Recognizing that reclaiming looted cultural assets can feel like a Sisyphean task, and recognizing that restitution cannot be accomplished without the practical knowledge of how to conduct critical research, the Association for Research into Crimes against Art (ARCA) and the US-based Holocaust Art Restitution Project, [Inc.] (HARP)* have teamed up to offer its 3rd annual stand-alone provenance course which tackles the complex issues of cultural plunder.

Course Title: “Provenance and the Challenges of Recovering Looted Assets,”
Course Dates: June 19- 25, 2019
Course Location: Amelia, Italy

This year’s course runs alongside ARCA’s 10th annual Amelia Conference, a weekend-long forum of intellectual and professional exchange which explores the indispensable role of research, detection, crime prevention and criminal justice responses in combating all forms of art crime and the illicit trafficking in cultural property.

Open to applicants interested in exploring the ownership history of looted cultural objects, their trafficking and their restitution/repatriation, the 5-day course will provide participants with exposure to research methodologies which are used to clarify and unlock the past history of objects likely to have been displaced in periods of crisis. It will also examine the complex nuances of post war and post conflict restitution and repatriation as well as its ethical underpinnings.

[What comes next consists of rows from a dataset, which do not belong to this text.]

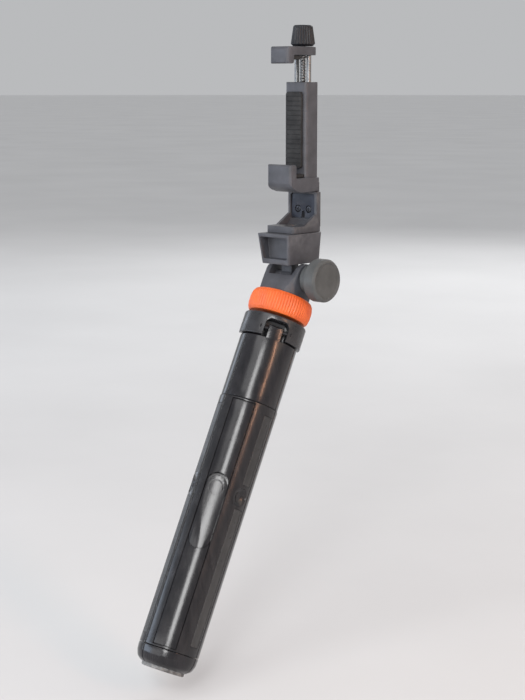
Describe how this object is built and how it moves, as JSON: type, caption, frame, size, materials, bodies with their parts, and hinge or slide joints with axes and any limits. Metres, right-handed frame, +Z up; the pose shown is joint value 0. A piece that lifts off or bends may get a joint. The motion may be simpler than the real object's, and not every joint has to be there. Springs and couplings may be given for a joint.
{
  "type": "selfie stick",
  "caption": "Telescopic selfie stick with a round handle that opens into tripod legs, a pull-out remote, a locking ring, a tilting head and a screw clamp for a phone.",
  "frame": {"origin": "where the hand holds the handle: on the handle's axis, 116 mm from the feet along it", "axes": "+Z up with the clamp upright, -Y the side the phone's screen faces, +X the side of the tilt knob; the handle's axis leans 27 degrees, its top towards +Y"},
  "size_m": [0.052, 0.1518, 0.398],
  "materials": {
    "head_plastic": "fine-grained matte dark grey",
    "handle_plastic": "smooth satin black",
    "gloss_plastic": "polished black",
    "orange_plastic": "satin orange with fine vertical ribs",
    "black_rubber": "matte, fine-textured",
    "tube_metal": "black anodised",
    "steel": "nickel plated",
    "brass": "turned",
    "nylon": "natural nylon"
  },
  "bodies": {
    "handle": {"leg_collar": "handle_plastic", "leg_pin_front": "steel", "leg_pin_right": "steel", "leg_pin_left": "steel", "outer_tube": "tube_metal", "lock_collet": "nylon"},
    "leg_front": {"leg_front": "handle_plastic", "grip_front": "handle_plastic", "foot_front": "black_rubber", "inlay_front_upper": "gloss_plastic", "inlay_front_lower": "gloss_plastic"},
    "leg_right": {"leg_right": "handle_plastic", "grip_right": "handle_plastic", "foot_right": "black_rubber", "inlay_right": "gloss_plastic"},
    "leg_left": {"leg_left": "handle_plastic", "grip_left": "handle_plastic", "foot_left": "black_rubber", "inlay_left": "gloss_plastic"},
    "remote": {"remote_body": "gloss_plastic"},
    "remote_button": {"remote_button": "gloss_plastic"},
    "lock_ring": {"lock_ring": "orange_plastic"},
    "stage_2": {"tube_2": "tube_metal", "bush_2": "nylon"},
    "stage_3": {"tube_3": "tube_metal", "bush_3": "nylon"},
    "stage_4": {"tube_4": "tube_metal", "bush_4": "nylon"},
    "stage_5": {"tube_5": "tube_metal", "bush_5": "nylon"},
    "neck": {"neck": "head_plastic", "swivel_screw": "steel", "tilt_bolt": "steel", "tilt_spacer_right": "head_plastic", "tilt_spacer_left": "head_plastic"},
    "tilt_knob": {"tilt_knob": "head_plastic", "knob_insert": "brass"},
    "tilt_head": {"tilt_block": "head_plastic"},
    "clamp": {"clamp_bracket": "head_plastic", "pan_bolt": "steel", "panel_screw_left": "steel", "panel_screw_right": "steel", "clamp_frame": "head_plastic", "screw_nut": "brass", "spine_cover": "head_plastic", "cover_screw_lower": "steel", "cover_screw_upper": "steel", "lower_pad": "black_rubber", "back_pad": "black_rubber"},
    "upper_jaw": {"upper_jaw": "head_plastic", "upper_pad": "black_rubber", "guide_rod_left": "steel", "guide_rod_right": "steel"},
    "jaw_screw": {"lead_screw": "steel", "screw_clip": "steel", "top_knob": "head_plastic"}
  },
  "joints": [
    {"name": "leg_front_open", "type": "hinge", "parent": "handle", "child": "leg_front", "pos_m": [0.01219, 0.03807, 0.09889], "axis": [-0.6691, -0.6621, 0.3374], "range_deg": [0, 35]},
    {"name": "leg_right_open", "type": "hinge", "parent": "handle", "child": "leg_right", "pos_m": [0.00341, 0.06214, 0.08663], "axis": [0.9781, -0.1853, 0.0944], "range_deg": [0, 35]},
    {"name": "leg_left_open", "type": "hinge", "parent": "handle", "child": "leg_left", "pos_m": [-0.0156, 0.04333, 0.09621], "axis": [-0.309, 0.8474, -0.4318], "range_deg": [0, 35]},
    {"name": "remote_pull", "type": "slide", "parent": "leg_front", "child": "remote", "axis": [0.515, -0.7637, 0.3891], "range_m": [0, 0.012]},
    {"name": "remote_button_press", "type": "slide", "parent": "remote", "child": "remote_button", "axis": [-0.515, 0.7637, -0.3891], "range_m": [0, 0.0006], "stiffness_N_per_m": 1200, "springref_m": -0.0006},
    {"name": "ring_twist", "type": "hinge", "parent": "handle", "child": "lock_ring", "pos_m": [0, 0.05629, 0.11048], "axis": [0, 0.454, 0.891], "range_deg": [0, 90]},
    {"name": "stage_2_extend", "type": "slide", "parent": "handle", "child": "stage_2", "axis": [0, 0.454, 0.891], "range_m": [0, 0.15]},
    {"name": "stage_3_extend", "type": "slide", "parent": "stage_2", "child": "stage_3", "axis": [0, 0.454, 0.891], "range_m": [0, 0.15]},
    {"name": "stage_4_extend", "type": "slide", "parent": "stage_3", "child": "stage_4", "axis": [0, 0.454, 0.891], "range_m": [0, 0.15]},
    {"name": "stage_5_extend", "type": "slide", "parent": "stage_4", "child": "stage_5", "axis": [0, 0.454, 0.891], "range_m": [0, 0.15]},
    {"name": "neck_swivel", "type": "hinge", "parent": "stage_5", "child": "neck", "pos_m": [0, 0.06583, 0.1292], "axis": [0, 0.454, 0.891], "continuous": true},
    {"name": "tilt_knob_twist", "type": "hinge", "parent": "neck", "child": "tilt_knob", "pos_m": [0, 0.06583, 0.1292], "axis": [1, 0, 0], "range_deg": [0, 540]},
    {"name": "head_tilt", "type": "hinge", "parent": "neck", "child": "tilt_head", "pos_m": [0, 0.06583, 0.1292], "axis": [1, 0, 0], "range_deg": [-90, 40]},
    {"name": "clamp_pan", "type": "hinge", "parent": "tilt_head", "child": "clamp", "pos_m": [0, 0.06883, 0.1582], "axis": [0, 0, 1], "continuous": true},
    {"name": "jaw_lift", "type": "slide", "parent": "clamp", "child": "upper_jaw", "axis": [0, 0, 1], "range_m": [-0.0134, 0.0164]},
    {"name": "jaw_screw_turn", "type": "hinge", "parent": "upper_jaw", "child": "jaw_screw", "pos_m": [0, 0.07753, 0.2792], "axis": [0, 0, 1], "range_deg": [-2425, 2965]}
  ],
  "couplings": [
    {"joint": "jaw_screw_turn", "follows": "jaw_lift", "rad_per_m": 3141.6}
  ]
}
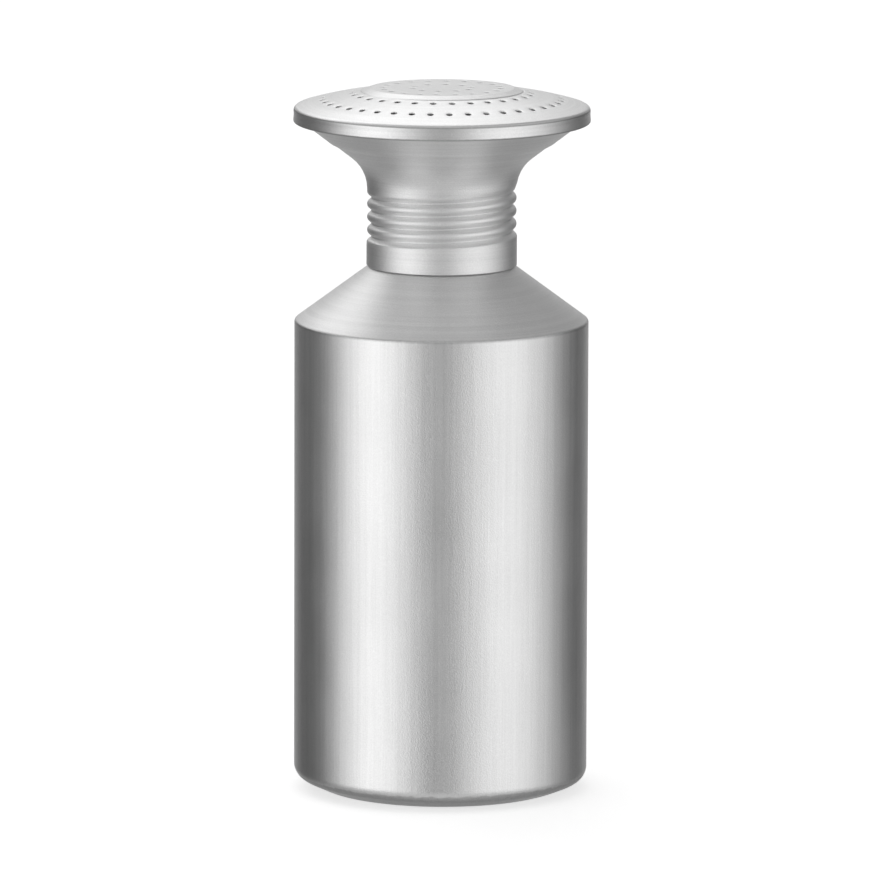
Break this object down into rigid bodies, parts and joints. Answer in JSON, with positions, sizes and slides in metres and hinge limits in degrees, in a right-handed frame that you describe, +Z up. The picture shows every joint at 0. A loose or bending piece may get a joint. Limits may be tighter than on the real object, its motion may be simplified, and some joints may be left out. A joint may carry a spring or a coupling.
{
  "type": "spice shaker",
  "caption": "Round aluminium shaker for spice or flour: a straight canister with a cone shoulder and a screw-on cap, whose trumpet-shaped throat carries a perforated top.",
  "frame": {"origin": "centre of the ring that the canister stands on, at the height of the surface", "axes": "+Z up along the shaker's axis, -Y towards the viewer"},
  "size_m": [0.0808, 0.0808, 0.193],
  "materials": {
    "drawn_aluminium": "satin, fine lines along the wall",
    "spun_aluminium": "satin, fine lines round the axis",
    "pressed_aluminium": "satin, pale"
  },
  "bodies": {
    "canister": {"canister": "drawn_aluminium"},
    "cap_lift": {"sprinkler_plate": "pressed_aluminium"},
    "cap_screw": {"cap_funnel": "spun_aluminium"}
  },
  "joints": [
    {"name": "cap_rise", "type": "slide", "parent": "canister", "child": "cap_lift", "axis": [0, 0, 1], "range_m": [0, 0.02841]},
    {"name": "cap_turn", "type": "hinge", "parent": "cap_lift", "child": "cap_screw", "pos_m": [0, 0, 0.155], "axis": [0, 0, 1], "range_deg": [0, 2880]}
  ],
  "couplings": [
    {"joint": "cap_rise", "follows": "cap_turn", "m_per_rad": 0.000565}
  ]
}
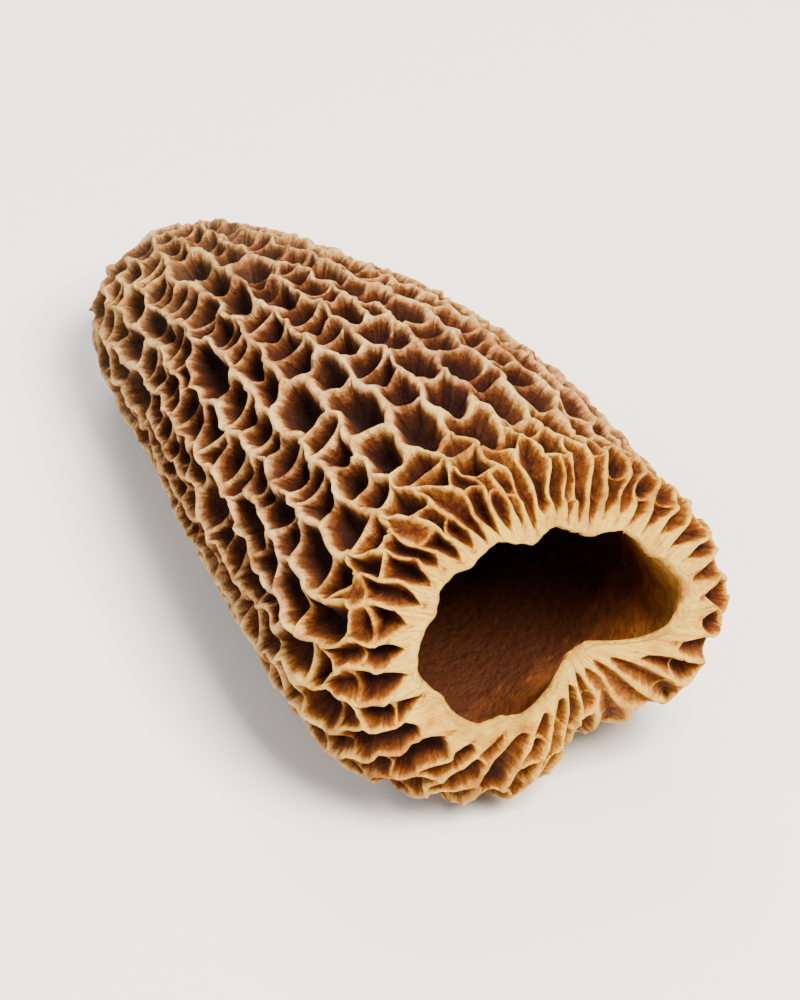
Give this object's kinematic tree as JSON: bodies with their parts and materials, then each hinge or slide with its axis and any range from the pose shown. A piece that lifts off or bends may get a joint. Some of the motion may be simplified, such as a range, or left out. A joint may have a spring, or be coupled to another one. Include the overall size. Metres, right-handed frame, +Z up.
{
  "type": "dried morel mushroom cap",
  "caption": "Hollow cap of a dried morel mushroom, a rounded cone with a net of ribs and deep pits, cut at the stem and open at its folded mouth, lying on its side",
  "frame": {"origin": "on the surface the cap lies on, below the middle of its bounding box", "axes": "+Z up, +Y from the mouth towards the tip along the cap's length, +X to the right seen from the mouth"},
  "size_m": [0.0282, 0.058, 0.0256],
  "materials": {
    "dried_flesh": "matte"
  },
  "bodies": {
    "root": {"morel_cap": "dried_flesh"}
  },
  "joints": []
}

Taught by Marc Masurovsky, co-founder of HARP, and former director of the Provenance Research Training Program at the Prague-based European Shoah Legacy Institute (ESLI), the course will provide participants with the opportunity to engage in an intensive, guided, dynamic exchange of ideas on research methods while highlighting the multiple diplomatic, political and financial challenges raised by restitution and repatriation claims. Special emphasis will also be placed on the contextual framework of provenance research in an era increasingly reliant on digital tools.

Profile of Attendees
With a consistent emphasis on an interdisciplinary and comparative approach, this provenance course will benefit anyone with an interest in art, art history, art collecting, the global art market writ large, museum and curatorial studies, art and international law, national and international cultural heritage policies.

Course Fee: €985**
This course fee covers twenty five hours of course lectures, conference attendee fees, and some catered events (an additional €200 value) connected to the course and conference. Please note that housing, airfare to/from Italy, daily meals, living expenses, and transportation to/from Amelia are not included in course fees.

Financial Aid:
ARCA and HARP awards a limited number of partial scholarships, available in the form of course fee reductions, for promising participants with financial need and superior academic credentials who might not otherwise be able to participate. These awards are expected to average between €100-€400 per needs-based applicant and will be awarded mid-March through mid April 2019 as this helps us to understand the total needs distribution and so that we may assist as many individuals as possible, while ensuring the minimum census is achieved.

Deadlines
March 15, 2019 – General Application Deadline (no application fee)
May 10, 2019 – Extended Late Application Deadline, (subject to €20 late application charge if accepted)
March 30, 2019 – €485 Nonrefundable programming deposit due
April 30, 2019 – €500 Balance of course fee due

Course Census Size:
Maximum: 25 participants
Minimum: Please note that enrollment minimums have been established for this course. Should enrollment for this course fall short of the prescribed minimum, this provenance course may be subject to cancellation.

**No course fees will be invoiced until the launch threshold has been achieved.

To receive application materials or to ask general questions about the course please contact us at: education (at) artcrimeresearch.org

*The Holocaust Art Restitution Project (“HARP”), a not-for-profit group based in Washington, DC, is dedicated to the identification and restitution of looted artworks requiring detailed research and analysis of public and private archives in North America. HARP has worked for 16 years on the restitution of artworks looted by the Nazi regime.